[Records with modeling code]
-- START --

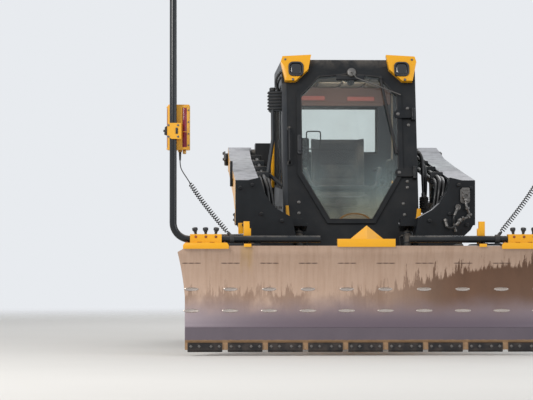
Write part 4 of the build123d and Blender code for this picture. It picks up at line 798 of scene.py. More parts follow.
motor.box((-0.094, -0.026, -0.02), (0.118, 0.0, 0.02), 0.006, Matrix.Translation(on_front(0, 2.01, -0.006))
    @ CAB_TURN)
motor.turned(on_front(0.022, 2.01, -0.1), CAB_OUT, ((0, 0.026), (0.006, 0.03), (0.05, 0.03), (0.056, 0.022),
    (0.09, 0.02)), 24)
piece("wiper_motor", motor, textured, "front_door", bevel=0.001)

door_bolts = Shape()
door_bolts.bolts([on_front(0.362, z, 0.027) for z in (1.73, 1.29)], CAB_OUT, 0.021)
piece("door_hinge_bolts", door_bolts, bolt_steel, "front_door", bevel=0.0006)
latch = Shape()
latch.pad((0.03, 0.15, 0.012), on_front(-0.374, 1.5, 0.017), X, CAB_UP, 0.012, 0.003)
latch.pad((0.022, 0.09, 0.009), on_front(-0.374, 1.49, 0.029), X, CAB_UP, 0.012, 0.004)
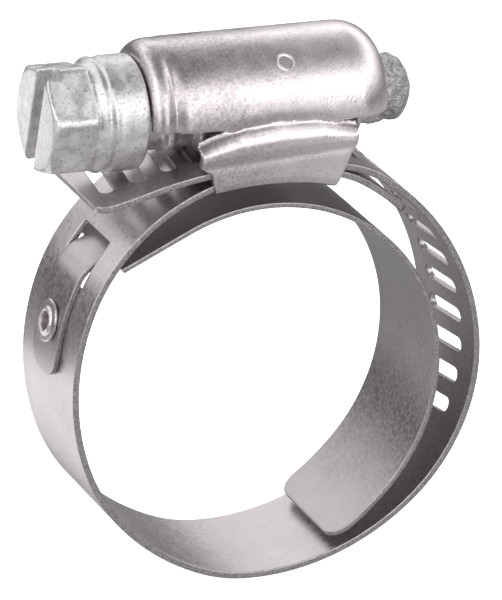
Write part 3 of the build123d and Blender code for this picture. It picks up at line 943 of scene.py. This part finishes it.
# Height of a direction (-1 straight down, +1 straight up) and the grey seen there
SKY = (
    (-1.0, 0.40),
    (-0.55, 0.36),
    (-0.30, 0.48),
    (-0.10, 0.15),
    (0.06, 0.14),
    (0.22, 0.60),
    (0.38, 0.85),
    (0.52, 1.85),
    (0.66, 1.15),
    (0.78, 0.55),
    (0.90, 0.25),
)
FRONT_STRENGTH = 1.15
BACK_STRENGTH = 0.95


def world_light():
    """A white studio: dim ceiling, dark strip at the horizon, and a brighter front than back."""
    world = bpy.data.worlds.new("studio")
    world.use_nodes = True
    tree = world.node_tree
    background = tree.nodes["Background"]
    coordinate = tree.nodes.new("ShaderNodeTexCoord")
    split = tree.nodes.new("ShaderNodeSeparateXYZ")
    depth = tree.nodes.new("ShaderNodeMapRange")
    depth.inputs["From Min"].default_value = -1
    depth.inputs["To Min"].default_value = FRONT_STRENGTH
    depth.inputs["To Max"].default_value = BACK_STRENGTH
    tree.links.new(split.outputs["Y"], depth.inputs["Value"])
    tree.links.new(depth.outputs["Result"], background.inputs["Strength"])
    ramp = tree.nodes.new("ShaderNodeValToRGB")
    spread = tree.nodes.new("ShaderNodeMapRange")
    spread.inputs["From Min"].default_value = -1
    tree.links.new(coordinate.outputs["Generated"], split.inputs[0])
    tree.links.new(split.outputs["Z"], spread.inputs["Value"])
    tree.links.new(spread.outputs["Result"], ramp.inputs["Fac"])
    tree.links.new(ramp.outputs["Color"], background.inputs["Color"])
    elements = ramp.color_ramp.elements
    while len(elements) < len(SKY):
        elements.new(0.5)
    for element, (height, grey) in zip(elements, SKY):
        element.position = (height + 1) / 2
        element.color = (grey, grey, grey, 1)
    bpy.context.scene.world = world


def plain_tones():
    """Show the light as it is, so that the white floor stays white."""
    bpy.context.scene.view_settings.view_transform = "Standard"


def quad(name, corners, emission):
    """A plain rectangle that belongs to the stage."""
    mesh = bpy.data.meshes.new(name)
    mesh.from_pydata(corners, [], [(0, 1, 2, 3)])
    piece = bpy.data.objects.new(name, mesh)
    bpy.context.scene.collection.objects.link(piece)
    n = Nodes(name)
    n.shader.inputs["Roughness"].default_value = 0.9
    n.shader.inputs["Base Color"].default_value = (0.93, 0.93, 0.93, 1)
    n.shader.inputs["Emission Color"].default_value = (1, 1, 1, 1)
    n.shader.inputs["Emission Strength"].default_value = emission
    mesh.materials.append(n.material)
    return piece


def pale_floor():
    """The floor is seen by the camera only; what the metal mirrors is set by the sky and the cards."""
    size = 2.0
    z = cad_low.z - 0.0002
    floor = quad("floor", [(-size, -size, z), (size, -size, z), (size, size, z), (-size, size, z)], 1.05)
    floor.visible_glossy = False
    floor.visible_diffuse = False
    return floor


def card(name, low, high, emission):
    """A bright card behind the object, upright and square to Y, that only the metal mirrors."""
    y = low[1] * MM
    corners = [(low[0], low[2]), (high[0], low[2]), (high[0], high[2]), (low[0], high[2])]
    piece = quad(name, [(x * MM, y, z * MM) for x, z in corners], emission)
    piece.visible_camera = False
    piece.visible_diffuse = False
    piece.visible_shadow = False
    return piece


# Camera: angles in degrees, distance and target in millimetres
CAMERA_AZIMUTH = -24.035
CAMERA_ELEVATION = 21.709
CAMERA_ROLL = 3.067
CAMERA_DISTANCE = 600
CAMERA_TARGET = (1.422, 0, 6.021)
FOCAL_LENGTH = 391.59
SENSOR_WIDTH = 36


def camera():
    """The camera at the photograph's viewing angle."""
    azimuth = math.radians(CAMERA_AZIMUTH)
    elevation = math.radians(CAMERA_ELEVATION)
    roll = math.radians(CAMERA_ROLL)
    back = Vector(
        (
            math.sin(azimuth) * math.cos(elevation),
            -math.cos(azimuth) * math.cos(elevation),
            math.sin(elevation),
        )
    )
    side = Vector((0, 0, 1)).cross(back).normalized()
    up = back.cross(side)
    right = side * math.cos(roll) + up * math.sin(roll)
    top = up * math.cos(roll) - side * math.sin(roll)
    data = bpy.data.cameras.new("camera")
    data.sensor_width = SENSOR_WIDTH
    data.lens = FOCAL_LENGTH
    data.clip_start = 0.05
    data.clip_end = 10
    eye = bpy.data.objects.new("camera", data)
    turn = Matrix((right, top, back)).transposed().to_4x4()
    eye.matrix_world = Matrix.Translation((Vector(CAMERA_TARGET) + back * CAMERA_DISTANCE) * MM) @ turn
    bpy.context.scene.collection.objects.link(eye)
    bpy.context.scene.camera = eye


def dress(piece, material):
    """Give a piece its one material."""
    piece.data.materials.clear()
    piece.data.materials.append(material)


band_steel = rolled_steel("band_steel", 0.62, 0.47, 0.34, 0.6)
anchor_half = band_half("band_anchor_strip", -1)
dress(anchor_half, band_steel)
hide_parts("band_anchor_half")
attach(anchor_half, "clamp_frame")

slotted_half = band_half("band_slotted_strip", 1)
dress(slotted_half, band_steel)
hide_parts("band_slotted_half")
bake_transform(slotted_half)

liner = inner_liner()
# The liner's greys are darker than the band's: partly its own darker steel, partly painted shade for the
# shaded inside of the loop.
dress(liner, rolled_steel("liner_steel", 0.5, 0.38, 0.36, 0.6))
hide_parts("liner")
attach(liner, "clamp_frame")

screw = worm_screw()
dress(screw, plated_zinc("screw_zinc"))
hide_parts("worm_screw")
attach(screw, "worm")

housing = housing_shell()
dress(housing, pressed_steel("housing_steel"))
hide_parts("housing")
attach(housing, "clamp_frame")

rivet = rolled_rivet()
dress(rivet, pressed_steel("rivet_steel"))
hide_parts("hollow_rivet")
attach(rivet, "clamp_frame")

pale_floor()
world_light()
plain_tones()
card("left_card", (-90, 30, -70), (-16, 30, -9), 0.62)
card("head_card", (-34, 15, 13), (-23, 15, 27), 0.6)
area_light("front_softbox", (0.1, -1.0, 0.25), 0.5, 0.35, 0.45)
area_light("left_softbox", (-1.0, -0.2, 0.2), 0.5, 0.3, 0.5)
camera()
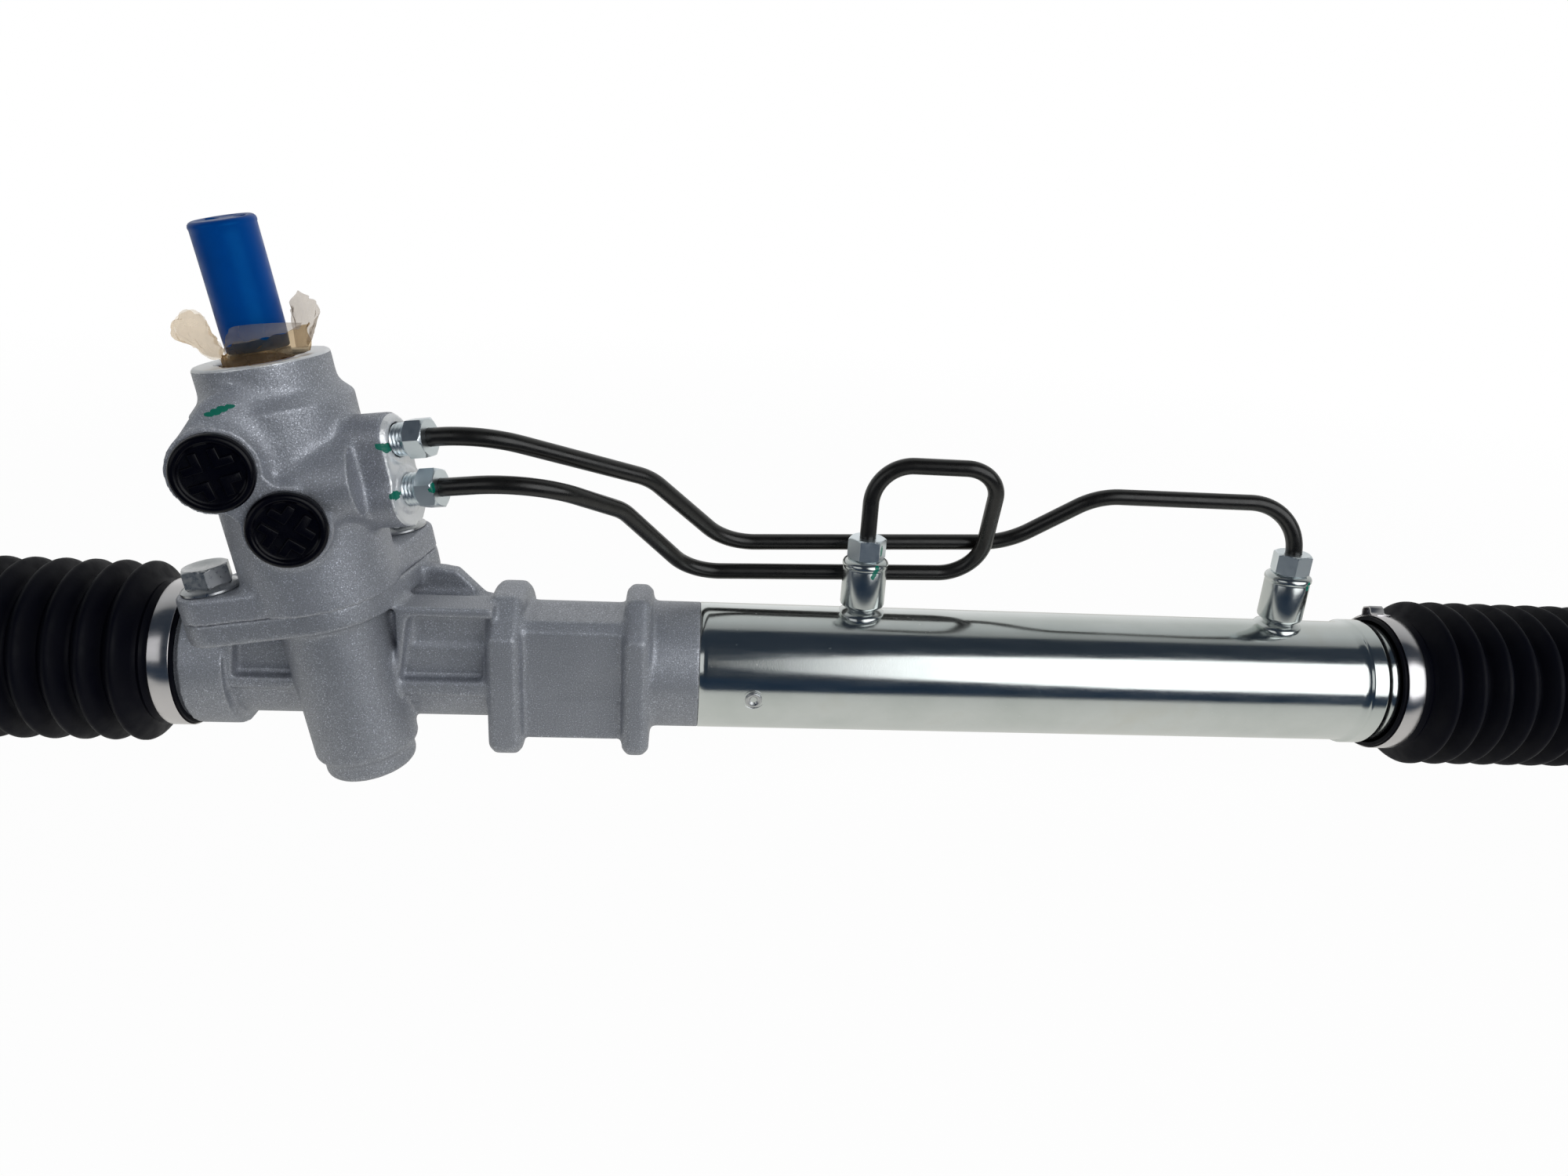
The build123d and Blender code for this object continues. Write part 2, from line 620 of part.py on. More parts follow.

-- END --

__Stated task__: Beginning at the first line above, repeat exactly until the line containing "BACK_STRENGTH = 0.95", which is included.

__Task output__:
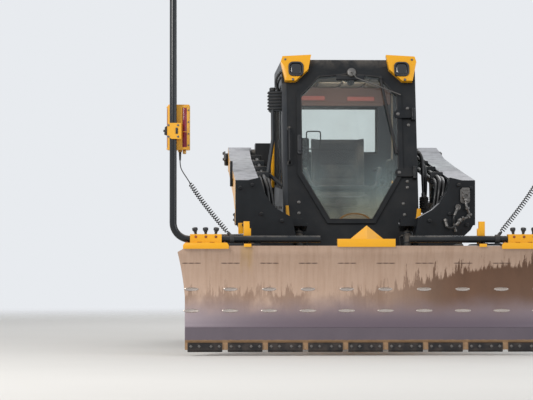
Write part 4 of the build123d and Blender code for this picture. It picks up at line 798 of scene.py. More parts follow.
motor.box((-0.094, -0.026, -0.02), (0.118, 0.0, 0.02), 0.006, Matrix.Translation(on_front(0, 2.01, -0.006))
    @ CAB_TURN)
motor.turned(on_front(0.022, 2.01, -0.1), CAB_OUT, ((0, 0.026), (0.006, 0.03), (0.05, 0.03), (0.056, 0.022),
    (0.09, 0.02)), 24)
piece("wiper_motor", motor, textured, "front_door", bevel=0.001)

door_bolts = Shape()
door_bolts.bolts([on_front(0.362, z, 0.027) for z in (1.73, 1.29)], CAB_OUT, 0.021)
piece("door_hinge_bolts", door_bolts, bolt_steel, "front_door", bevel=0.0006)
latch = Shape()
latch.pad((0.03, 0.15, 0.012), on_front(-0.374, 1.5, 0.017), X, CAB_UP, 0.012, 0.003)
latch.pad((0.022, 0.09, 0.009), on_front(-0.374, 1.49, 0.029), X, CAB_UP, 0.012, 0.004)
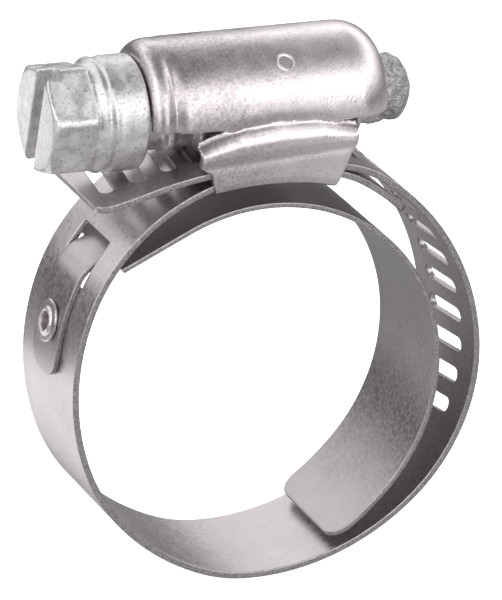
Write part 3 of the build123d and Blender code for this picture. It picks up at line 943 of scene.py. This part finishes it.
# Height of a direction (-1 straight down, +1 straight up) and the grey seen there
SKY = (
    (-1.0, 0.40),
    (-0.55, 0.36),
    (-0.30, 0.48),
    (-0.10, 0.15),
    (0.06, 0.14),
    (0.22, 0.60),
    (0.38, 0.85),
    (0.52, 1.85),
    (0.66, 1.15),
    (0.78, 0.55),
    (0.90, 0.25),
)
FRONT_STRENGTH = 1.15
BACK_STRENGTH = 0.95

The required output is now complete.